Having satisfied every prong of Ward's analysis, the City is entitled to enforce the content-neutral provisions of Ordinance 905.03(c) of the City Code whenever any “structure,” including the Union's rat balloon, is placed in the public right-of-way, regardless of the time which it remains there, regardless of whether it can be “easily removed,” and regardless of whether it obstructs vehicular or pedestrian traffic while it is placed in the public right-of-way.
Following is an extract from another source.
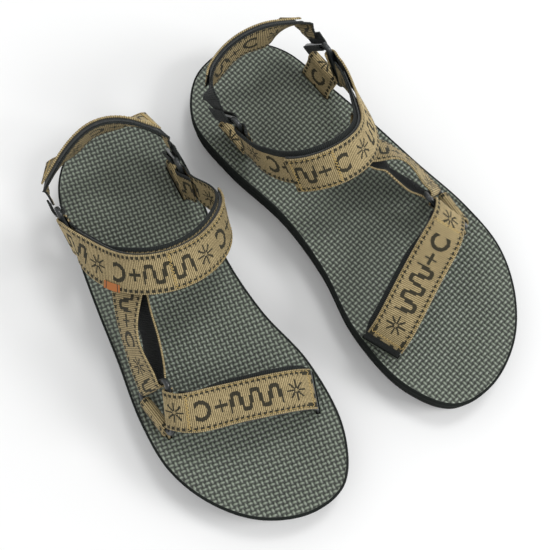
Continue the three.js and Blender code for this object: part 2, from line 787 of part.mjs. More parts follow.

The lower courts' conclusions to the contrary misapply and undercut Ward , justifying the grant of the City's petition for a writ of certiorari to the Court of Appeals for the Sixth Circuit.
For all of the reasons identified herein, a writ of certiorari should issue to review the judgment of the United States Court of Appeals for the Sixth Circuit and, ultimately, to vacate the preliminary injunction entered below and declare that Ordinance 905.03(c) of the City Code, as presently applied by the City to the activities of Tucker and the Union, is constitutional; to remand the matter to the District Court for further proceedings; or to provide the Petitioners with such other relief as is fair and just in the circumstances.